In 2017, they won re-election but it also marked the start of a spirited war by the President and his men to bring him down. He stayed put, ignoring the political trap that had been laid — to push him to resign.

In March 2018, Mr Kenyatta shook hands with Mr Odinga and edged out Dr Ruto from the centre of power. It was also the start of well-choreographed disclosures about his alleged past corrupt dealings.

Despite his success in politics and business, Dr Ruto has been unable to shake off the corruption tag. In 2004, he was arrested and arraigned over Kenya Pipeline Company (KPC) land in Ngong’, but was eventually cleared in 2011.

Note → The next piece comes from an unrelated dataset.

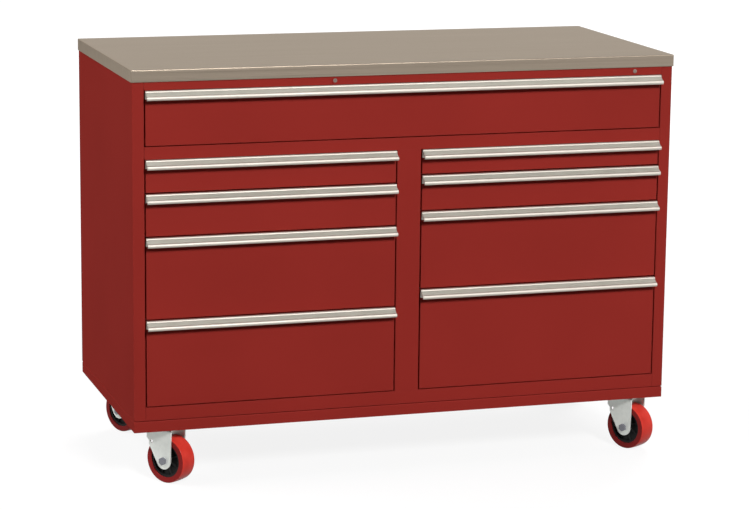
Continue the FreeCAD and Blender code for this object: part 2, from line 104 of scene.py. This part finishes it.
def new_material(name, roughness, metallic=0.0, specular=0.5, coat=0.0, coat_roughness=0.3):
    """A material with its principled shader's constant values set."""
    material = bpy.data.materials.new(name)
    material.use_nodes = True
    shader = material.node_tree.nodes["Principled BSDF"]
    shader.inputs["Roughness"].default_value = roughness
    shader.inputs["Metallic"].default_value = metallic
    shader.inputs["Specular IOR Level"].default_value = specular
    shader.inputs["Coat Weight"].default_value = coat
    shader.inputs["Coat Roughness"].default_value = coat_roughness
    return material, material.node_tree, shader


def place(tree, scale=(1.0, 1.0, 1.0)):
    """Object coordinates in metres, stretched by a scale."""
    coordinates = add(tree, "ShaderNodeTexCoord")
    mapping = add(tree, "ShaderNodeMapping")
    mapping.inputs["Scale"].default_value = scale
    tree.links.new(coordinates.outputs["Object"], mapping.inputs["Vector"])
    return mapping.outputs["Vector"]


def noise(tree, vector, scale, detail, roughness=0.5):
    """Plain noise read at a vector."""
    texture = add(tree, "ShaderNodeTexNoise")
    texture.inputs["Scale"].default_value = scale
    texture.inputs["Detail"].default_value = detail
    texture.inputs["Roughness"].default_value = roughness
    tree.links.new(vector, texture.inputs["Vector"])
    return texture.outputs["Fac"]


def spread(tree, value, low, high, to_low=0.0, to_high=1.0):
    """A value's range stretched onto another one."""
    ranged = add(tree, "ShaderNodeMapRange")
    ranged.inputs["From Min"].default_value = low
    ranged.inputs["From Max"].default_value = high
    ranged.inputs["To Min"].default_value = to_low
    ranged.inputs["To Max"].default_value = to_high
    tree.links.new(value, ranged.inputs["Value"])
    return ranged.outputs["Result"]


def worked_out(tree, operation, *values):
    """Result of a math operation on values, each a number or a node's output."""
    made = add(tree, "ShaderNodeMath", operation=operation)
    for value, socket in zip(values, made.inputs):
        feed(tree, value, socket)
    return made.outputs[0]


def vector_result(tree, operation, *vectors):
    """Result of a math operation on vectors, each a vector or a node's output."""
    made = add(tree, "ShaderNodeVectorMath", operation=operation)
    for vector, socket in zip(vectors, made.inputs):
        feed(tree, vector, socket)
    return made.outputs["Value" if operation in ("DOT_PRODUCT", "LENGTH") else "Vector"]


def plus_share(tree, first, second, share):
    """The first value plus a share of the second."""
    return worked_out(tree, "MULTIPLY_ADD", second, share, first)


def blend(tree, data_type, socket_type, factor, low, high):
    """Two values or colours mixed by a factor."""
    mix = add(tree, "ShaderNodeMix", data_type=data_type)
    ends = {socket.name: socket for socket in mix.inputs if socket.type == socket_type}
    feed(tree, low, ends["A"])
    feed(tree, high, ends["B"])
    tree.links.new(factor, mix.inputs["Factor"])
    return [socket for socket in mix.outputs if socket.type == socket_type][0]


def blend_values(tree, factor, low, high):
    """Two values mixed by a factor."""
    return blend(tree, "FLOAT", "VALUE", factor, low, high)


def blend_colours(tree, factor, low, high):
    """Two colours mixed by a factor; each is a colour or a node's output."""
    return blend(tree, "RGBA", "RGBA", factor, opaque(low), opaque(high))


def edge_mask(tree, width):
    """0 on flat faces and 1 along edges, as far in as the width."""
    geometry = add(tree, "ShaderNodeNewGeometry")
    rounded = add(tree, "ShaderNodeBevel", samples=EDGE_SAMPLES)
    rounded.inputs["Radius"].default_value = width
    alike = vector_result(tree, "DOT_PRODUCT", geometry.outputs["Normal"], rounded.outputs["Normal"])
    return spread(tree, alike, 1.0 - EDGE_TURN_START, 1.0 - EDGE_TURN_FULL)


def edge_highlighted_colour(tree, tone, colours, highlight_width):
    """The darker colour turned to the lighter one by a tone, and to a painted highlight colour along edges."""
    dark_colour, light_colour, highlight_colour = colours
    field = blend_colours(tree, tone, dark_colour, light_colour)
    return blend_colours(tree, edge_mask(tree, highlight_width), field, highlight_colour)


def uneven_gloss(tree, shader, pattern, roughness, less, more):
    """Roughness that a pattern moves from a little below its level to a little above it."""
    uneven = spread(tree, pattern, *NOISE_RANGE, roughness - less, roughness + more)
    tree.links.new(uneven, shader.inputs["Roughness"])


def bump(tree, shader, height, distance, strength, rounding=0.0):
    """Fine relief, over edges that are rounded for light by a small radius."""
    relief = add(tree, "ShaderNodeBump")
    relief.inputs["Distance"].default_value = distance
    relief.inputs["Strength"].default_value = strength
    tree.links.new(height, relief.inputs["Height"])
    if rounding:
        edge = add(tree, "ShaderNodeBevel", samples=ROUNDING_SAMPLES)
        edge.inputs["Radius"].default_value = rounding
        tree.links.new(edge.outputs["Normal"], relief.inputs["Normal"])
    tree.links.new(relief.outputs["Normal"], shader.inputs["Normal"])


# Masks on the casters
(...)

In June 2013, the High Court ordered Dr Ruto to pay Sh5 million to Adrian Muteshi, who had accused him of conspiracy to grab his 100-acre piece of land in Uasin Gishu during the post-election violence of 2007/08. At the time, Muteshi had fled to safety.

In February 2019, he publicly admitted that the Weston Hotel land had been acquired illegally by the original owners who sold it to him. In August 2020, he offered to heed the National Land Commission directive that he compensates the public for the land. 

On July 28, 2017, his rural home was reportedly attacked. Luckily, none of his family members was at home.

A couple of days later, the then National Police Service boss Joseph Boinnet announced that the attacker had been shot dead and the situation was under control.

Dr Ruto attended Kerotet Primary School in Kamagut, before joining Wareng Secondary School for his O-levels.

He later joined Kapsabet High School in Nandi for his A-level and proceeded to the University of Nairobi, where he studied botany and zoology. On December 21, 2018, he graduated with a PhD in plant ecology from the same university.

He married Rachel Chebet in 1991, and the couple has six children — one adopted and by his own confession, another from a different relationship.

The second-born in a family of eight, Dr Ruto’s siblings didn’t find much inspiration in politics.

His elder brother, Paul Maritim, and the third-born, Samuel Ruto, are businessmen. Their only sister, Susan Ruto, is also into business while the last-born, David Ruto, lives in the United States. Harrison Kiptoo died in 2016.